[start of RECORD EXTRACTS]

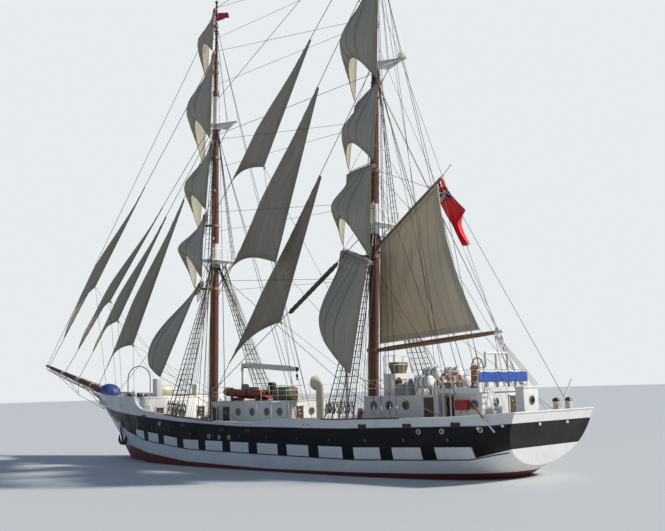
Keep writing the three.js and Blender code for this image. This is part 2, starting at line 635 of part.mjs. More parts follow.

[end of RECORD EXTRACTS]
[start of RECORD EXTRACTS]

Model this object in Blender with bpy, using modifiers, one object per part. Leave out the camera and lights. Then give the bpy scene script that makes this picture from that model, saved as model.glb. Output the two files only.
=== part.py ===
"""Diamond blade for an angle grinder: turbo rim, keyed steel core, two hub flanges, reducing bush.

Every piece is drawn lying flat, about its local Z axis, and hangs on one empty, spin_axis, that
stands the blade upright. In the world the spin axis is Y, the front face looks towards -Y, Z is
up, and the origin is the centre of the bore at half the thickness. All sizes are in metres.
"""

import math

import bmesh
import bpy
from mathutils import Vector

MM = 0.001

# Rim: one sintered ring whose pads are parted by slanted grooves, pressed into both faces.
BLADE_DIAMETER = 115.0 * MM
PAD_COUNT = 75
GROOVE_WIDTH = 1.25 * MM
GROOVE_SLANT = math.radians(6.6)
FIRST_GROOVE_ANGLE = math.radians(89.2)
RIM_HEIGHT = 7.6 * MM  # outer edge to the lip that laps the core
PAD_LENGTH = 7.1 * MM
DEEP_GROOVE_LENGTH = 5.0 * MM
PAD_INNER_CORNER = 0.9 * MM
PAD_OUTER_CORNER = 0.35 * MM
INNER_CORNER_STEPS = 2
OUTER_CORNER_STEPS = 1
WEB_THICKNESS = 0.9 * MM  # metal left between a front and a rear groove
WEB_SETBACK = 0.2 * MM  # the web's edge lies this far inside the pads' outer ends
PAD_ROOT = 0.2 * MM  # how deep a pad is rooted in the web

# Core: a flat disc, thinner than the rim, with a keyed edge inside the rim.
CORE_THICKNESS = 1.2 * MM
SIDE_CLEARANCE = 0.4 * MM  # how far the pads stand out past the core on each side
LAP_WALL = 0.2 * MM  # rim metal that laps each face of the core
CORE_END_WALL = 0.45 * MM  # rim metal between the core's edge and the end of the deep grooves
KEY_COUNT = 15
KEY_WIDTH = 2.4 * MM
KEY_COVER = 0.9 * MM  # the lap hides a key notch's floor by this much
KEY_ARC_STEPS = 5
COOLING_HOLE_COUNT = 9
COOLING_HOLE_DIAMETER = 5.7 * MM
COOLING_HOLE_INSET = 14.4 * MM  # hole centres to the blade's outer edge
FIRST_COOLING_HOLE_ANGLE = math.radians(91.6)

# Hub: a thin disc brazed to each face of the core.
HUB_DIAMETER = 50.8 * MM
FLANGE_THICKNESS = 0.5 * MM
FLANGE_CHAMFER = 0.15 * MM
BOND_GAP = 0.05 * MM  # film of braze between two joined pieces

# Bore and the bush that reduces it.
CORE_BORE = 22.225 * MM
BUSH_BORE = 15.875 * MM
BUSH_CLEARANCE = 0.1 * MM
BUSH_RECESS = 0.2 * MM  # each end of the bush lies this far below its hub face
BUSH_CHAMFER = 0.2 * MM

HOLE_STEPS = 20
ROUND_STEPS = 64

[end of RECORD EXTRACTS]
[start of RECORD EXTRACTS]

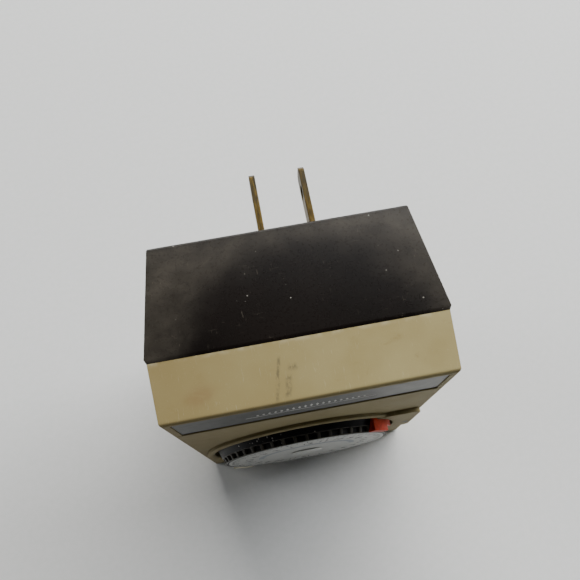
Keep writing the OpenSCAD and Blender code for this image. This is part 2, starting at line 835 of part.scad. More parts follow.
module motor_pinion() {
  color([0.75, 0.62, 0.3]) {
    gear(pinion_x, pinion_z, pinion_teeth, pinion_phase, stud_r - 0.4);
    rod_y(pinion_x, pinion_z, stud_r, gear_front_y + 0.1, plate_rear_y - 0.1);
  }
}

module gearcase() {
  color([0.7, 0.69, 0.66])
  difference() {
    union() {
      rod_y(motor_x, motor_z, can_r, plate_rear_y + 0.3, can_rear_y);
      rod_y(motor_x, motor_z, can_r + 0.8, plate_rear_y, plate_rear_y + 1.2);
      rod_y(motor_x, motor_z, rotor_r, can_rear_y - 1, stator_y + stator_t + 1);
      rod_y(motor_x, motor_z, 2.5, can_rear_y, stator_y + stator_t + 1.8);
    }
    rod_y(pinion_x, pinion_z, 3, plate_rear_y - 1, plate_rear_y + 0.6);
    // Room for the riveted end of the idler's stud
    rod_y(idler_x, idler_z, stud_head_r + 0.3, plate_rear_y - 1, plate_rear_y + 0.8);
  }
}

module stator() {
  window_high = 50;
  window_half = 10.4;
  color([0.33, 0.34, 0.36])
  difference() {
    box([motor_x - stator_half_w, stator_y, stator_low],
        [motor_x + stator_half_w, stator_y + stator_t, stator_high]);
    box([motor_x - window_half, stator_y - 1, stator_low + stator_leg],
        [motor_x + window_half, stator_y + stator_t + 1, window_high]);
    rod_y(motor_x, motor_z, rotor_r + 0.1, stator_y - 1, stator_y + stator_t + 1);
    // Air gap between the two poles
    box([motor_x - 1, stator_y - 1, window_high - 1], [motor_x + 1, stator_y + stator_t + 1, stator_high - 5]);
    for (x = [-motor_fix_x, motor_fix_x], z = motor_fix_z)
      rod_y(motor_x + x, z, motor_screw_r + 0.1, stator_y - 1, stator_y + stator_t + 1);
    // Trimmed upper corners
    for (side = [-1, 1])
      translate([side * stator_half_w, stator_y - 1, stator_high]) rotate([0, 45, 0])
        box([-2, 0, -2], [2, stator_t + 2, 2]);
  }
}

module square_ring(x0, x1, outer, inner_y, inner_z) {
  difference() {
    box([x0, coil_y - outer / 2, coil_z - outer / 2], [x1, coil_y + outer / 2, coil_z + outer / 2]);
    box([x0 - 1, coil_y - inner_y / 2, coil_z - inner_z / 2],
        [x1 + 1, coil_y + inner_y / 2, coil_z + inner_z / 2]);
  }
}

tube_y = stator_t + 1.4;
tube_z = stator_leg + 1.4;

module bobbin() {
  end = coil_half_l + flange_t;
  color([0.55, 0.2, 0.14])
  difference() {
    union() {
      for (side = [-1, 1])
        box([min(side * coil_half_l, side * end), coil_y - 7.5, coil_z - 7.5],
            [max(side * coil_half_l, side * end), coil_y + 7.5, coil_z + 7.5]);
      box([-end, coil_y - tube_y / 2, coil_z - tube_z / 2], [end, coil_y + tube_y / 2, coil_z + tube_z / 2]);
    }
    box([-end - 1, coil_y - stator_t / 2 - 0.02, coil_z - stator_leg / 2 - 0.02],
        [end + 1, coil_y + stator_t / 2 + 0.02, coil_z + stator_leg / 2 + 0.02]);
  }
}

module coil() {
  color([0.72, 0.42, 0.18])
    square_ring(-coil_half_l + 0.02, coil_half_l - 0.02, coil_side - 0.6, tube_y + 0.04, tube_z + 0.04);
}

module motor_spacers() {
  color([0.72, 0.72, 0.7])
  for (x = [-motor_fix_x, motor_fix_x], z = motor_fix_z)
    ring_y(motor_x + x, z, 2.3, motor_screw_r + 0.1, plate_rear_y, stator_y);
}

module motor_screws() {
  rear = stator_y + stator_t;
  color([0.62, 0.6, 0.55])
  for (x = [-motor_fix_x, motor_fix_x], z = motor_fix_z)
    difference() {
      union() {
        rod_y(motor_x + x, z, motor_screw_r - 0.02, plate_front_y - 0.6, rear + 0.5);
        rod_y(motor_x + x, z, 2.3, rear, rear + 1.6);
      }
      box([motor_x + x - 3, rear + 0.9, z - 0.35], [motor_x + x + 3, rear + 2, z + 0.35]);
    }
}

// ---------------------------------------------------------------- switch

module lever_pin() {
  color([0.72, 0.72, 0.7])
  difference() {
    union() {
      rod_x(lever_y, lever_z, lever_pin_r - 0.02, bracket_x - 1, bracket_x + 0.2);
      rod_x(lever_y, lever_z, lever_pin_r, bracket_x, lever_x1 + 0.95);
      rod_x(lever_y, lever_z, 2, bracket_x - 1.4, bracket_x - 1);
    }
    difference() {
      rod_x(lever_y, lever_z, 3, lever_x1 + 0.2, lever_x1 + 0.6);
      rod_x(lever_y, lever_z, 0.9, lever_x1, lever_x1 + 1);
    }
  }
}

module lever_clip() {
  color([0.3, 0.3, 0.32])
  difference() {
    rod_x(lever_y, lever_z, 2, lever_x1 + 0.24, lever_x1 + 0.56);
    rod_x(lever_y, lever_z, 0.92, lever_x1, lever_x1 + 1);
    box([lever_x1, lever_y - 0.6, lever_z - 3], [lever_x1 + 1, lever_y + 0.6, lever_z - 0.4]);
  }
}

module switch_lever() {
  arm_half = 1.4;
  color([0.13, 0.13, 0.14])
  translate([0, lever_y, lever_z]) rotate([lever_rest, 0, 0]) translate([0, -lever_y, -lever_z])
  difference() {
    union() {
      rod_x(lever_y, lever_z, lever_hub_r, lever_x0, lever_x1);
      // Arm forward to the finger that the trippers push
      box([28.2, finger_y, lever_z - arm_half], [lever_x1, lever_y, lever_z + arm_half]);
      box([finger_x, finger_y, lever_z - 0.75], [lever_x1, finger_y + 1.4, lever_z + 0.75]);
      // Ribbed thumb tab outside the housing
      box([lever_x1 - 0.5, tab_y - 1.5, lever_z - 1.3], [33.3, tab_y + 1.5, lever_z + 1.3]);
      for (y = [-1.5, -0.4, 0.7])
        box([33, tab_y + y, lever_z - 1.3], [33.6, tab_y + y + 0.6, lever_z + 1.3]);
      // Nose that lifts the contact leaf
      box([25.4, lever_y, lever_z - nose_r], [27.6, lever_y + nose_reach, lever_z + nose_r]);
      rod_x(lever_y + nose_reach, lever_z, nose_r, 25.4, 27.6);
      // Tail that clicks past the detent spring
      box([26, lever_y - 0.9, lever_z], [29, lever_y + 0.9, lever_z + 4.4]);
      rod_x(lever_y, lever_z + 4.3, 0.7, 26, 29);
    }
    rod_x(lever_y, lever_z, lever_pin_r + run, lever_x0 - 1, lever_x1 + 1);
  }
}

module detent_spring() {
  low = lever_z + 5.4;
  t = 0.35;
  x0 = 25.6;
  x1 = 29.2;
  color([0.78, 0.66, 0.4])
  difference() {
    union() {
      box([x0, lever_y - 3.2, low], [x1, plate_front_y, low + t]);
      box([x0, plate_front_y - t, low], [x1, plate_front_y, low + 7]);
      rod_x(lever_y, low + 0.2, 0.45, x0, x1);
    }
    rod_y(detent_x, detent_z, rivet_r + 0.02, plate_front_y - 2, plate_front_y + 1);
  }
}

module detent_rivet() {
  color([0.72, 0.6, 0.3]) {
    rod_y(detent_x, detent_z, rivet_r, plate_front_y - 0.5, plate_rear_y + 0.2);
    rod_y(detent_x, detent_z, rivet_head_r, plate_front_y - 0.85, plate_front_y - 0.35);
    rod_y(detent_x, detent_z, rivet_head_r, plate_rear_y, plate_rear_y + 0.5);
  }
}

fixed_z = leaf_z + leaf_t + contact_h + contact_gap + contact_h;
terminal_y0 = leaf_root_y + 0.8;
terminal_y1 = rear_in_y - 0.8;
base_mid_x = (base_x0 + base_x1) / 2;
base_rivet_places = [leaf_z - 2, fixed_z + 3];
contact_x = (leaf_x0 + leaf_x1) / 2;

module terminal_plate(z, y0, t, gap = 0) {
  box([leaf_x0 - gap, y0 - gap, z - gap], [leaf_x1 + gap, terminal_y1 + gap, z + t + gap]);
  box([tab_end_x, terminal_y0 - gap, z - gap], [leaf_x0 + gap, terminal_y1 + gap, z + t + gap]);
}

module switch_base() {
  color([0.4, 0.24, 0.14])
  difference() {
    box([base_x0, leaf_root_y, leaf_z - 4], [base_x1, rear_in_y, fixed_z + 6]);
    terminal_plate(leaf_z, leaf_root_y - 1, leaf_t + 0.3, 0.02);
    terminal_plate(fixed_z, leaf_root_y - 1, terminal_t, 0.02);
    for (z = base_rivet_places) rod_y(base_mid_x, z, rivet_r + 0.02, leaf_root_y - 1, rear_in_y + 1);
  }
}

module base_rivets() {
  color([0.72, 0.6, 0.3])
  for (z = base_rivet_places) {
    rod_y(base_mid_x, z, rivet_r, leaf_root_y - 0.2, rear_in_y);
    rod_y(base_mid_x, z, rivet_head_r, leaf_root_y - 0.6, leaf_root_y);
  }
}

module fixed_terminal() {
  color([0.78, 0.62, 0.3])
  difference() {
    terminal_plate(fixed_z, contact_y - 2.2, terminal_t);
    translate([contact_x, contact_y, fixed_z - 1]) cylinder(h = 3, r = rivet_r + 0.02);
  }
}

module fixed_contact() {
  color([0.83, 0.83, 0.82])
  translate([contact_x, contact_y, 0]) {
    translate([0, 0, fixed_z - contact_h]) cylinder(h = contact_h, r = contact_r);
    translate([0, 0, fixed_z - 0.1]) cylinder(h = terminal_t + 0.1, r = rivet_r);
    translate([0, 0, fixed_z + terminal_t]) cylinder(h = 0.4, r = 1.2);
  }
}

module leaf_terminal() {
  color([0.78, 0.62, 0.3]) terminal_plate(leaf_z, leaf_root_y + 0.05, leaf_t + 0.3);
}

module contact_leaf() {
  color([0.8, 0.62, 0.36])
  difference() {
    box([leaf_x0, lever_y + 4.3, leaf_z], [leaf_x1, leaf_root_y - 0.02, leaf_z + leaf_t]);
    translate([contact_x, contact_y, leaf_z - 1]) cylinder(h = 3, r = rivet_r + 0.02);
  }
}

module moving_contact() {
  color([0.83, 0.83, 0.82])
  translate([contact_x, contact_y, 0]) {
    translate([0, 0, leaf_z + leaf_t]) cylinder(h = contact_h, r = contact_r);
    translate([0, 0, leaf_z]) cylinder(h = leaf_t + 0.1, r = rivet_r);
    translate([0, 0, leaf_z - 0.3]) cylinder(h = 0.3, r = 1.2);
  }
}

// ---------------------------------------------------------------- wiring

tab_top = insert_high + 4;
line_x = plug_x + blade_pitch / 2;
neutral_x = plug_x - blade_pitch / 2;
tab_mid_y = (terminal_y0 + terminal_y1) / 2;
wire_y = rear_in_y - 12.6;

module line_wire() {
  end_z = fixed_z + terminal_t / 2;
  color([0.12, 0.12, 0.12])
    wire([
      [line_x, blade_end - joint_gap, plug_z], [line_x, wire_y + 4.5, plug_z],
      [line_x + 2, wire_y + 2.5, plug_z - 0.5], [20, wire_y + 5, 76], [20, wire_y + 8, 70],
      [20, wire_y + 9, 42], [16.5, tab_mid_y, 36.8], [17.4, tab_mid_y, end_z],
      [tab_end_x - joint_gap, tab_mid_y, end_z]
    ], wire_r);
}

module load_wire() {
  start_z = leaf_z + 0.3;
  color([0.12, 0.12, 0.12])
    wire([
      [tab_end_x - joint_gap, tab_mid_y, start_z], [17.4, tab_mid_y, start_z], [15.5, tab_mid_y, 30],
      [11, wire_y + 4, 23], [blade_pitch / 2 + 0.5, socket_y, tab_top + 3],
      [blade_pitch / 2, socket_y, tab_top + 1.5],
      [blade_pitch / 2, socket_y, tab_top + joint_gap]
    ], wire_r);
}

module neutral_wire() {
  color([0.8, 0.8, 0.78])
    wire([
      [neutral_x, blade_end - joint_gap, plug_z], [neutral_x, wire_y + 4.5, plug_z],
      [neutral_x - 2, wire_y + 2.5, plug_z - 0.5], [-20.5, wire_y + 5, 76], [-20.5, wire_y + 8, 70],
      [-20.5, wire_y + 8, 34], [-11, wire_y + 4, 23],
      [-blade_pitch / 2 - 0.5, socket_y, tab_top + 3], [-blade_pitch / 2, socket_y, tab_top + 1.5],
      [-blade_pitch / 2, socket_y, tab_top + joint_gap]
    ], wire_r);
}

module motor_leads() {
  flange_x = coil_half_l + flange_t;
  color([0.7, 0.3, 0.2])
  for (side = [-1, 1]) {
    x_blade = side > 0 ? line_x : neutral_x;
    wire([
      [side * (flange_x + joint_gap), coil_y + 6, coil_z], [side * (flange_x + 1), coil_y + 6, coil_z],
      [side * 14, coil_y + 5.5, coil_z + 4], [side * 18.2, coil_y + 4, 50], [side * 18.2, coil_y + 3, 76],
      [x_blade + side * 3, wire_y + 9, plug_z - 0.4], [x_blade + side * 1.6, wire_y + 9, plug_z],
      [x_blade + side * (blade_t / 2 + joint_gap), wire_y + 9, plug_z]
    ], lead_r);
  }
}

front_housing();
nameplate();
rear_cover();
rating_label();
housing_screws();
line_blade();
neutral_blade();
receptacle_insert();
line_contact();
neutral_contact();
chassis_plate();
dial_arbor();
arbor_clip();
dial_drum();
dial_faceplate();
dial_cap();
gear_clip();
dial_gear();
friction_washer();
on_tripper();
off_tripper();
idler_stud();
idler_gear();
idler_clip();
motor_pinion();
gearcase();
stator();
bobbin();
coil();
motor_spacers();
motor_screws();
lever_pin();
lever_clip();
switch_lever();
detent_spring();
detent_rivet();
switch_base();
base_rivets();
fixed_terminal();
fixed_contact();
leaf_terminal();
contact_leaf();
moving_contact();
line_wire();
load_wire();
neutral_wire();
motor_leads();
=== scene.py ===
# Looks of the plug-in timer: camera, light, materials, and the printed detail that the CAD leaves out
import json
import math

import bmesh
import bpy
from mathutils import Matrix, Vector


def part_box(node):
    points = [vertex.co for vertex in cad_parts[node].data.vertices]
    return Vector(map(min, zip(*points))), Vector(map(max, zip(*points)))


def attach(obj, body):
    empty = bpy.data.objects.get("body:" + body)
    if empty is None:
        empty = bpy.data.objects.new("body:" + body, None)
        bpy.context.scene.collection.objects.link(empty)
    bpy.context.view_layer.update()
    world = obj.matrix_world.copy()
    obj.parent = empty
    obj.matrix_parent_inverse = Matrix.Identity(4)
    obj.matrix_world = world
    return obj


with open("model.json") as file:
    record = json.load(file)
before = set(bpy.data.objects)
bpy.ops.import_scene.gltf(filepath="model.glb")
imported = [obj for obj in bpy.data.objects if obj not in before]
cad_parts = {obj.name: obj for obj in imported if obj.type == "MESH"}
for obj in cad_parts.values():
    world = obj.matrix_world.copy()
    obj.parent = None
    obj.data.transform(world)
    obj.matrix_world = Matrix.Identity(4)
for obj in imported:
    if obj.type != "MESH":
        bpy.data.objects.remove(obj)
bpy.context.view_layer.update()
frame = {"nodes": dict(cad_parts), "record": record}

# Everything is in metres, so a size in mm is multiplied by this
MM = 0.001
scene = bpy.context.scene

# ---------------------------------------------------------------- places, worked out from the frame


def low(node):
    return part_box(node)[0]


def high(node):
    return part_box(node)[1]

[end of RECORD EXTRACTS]

* [EXERCISE TASK] Using the data above, extract exactly the lines from the one that holds "idler_gear();" to the one that holds "bpy.data.objects.remove(obj)", both ends included, and no others.

* [PROBLEM SOLUTION]
idler_gear();
idler_clip();
motor_pinion();
gearcase();
stator();
bobbin();
coil();
motor_spacers();
motor_screws();
lever_pin();
lever_clip();
switch_lever();
detent_spring();
detent_rivet();
switch_base();
base_rivets();
fixed_terminal();
fixed_contact();
leaf_terminal();
contact_leaf();
moving_contact();
line_wire();
load_wire();
neutral_wire();
motor_leads();
=== scene.py ===
# Looks of the plug-in timer: camera, light, materials, and the printed detail that the CAD leaves out
import json
import math

import bmesh
import bpy
from mathutils import Matrix, Vector


def part_box(node):
    points = [vertex.co for vertex in cad_parts[node].data.vertices]
    return Vector(map(min, zip(*points))), Vector(map(max, zip(*points)))


def attach(obj, body):
    empty = bpy.data.objects.get("body:" + body)
    if empty is None:
        empty = bpy.data.objects.new("body:" + body, None)
        bpy.context.scene.collection.objects.link(empty)
    bpy.context.view_layer.update()
    world = obj.matrix_world.copy()
    obj.parent = empty
    obj.matrix_parent_inverse = Matrix.Identity(4)
    obj.matrix_world = world
    return obj


with open("model.json") as file:
    record = json.load(file)
before = set(bpy.data.objects)
bpy.ops.import_scene.gltf(filepath="model.glb")
imported = [obj for obj in bpy.data.objects if obj not in before]
cad_parts = {obj.name: obj for obj in imported if obj.type == "MESH"}
for obj in cad_parts.values():
    world = obj.matrix_world.copy()
    obj.parent = None
    obj.data.transform(world)
    obj.matrix_world = Matrix.Identity(4)
for obj in imported:
    if obj.type != "MESH":
        bpy.data.objects.remove(obj)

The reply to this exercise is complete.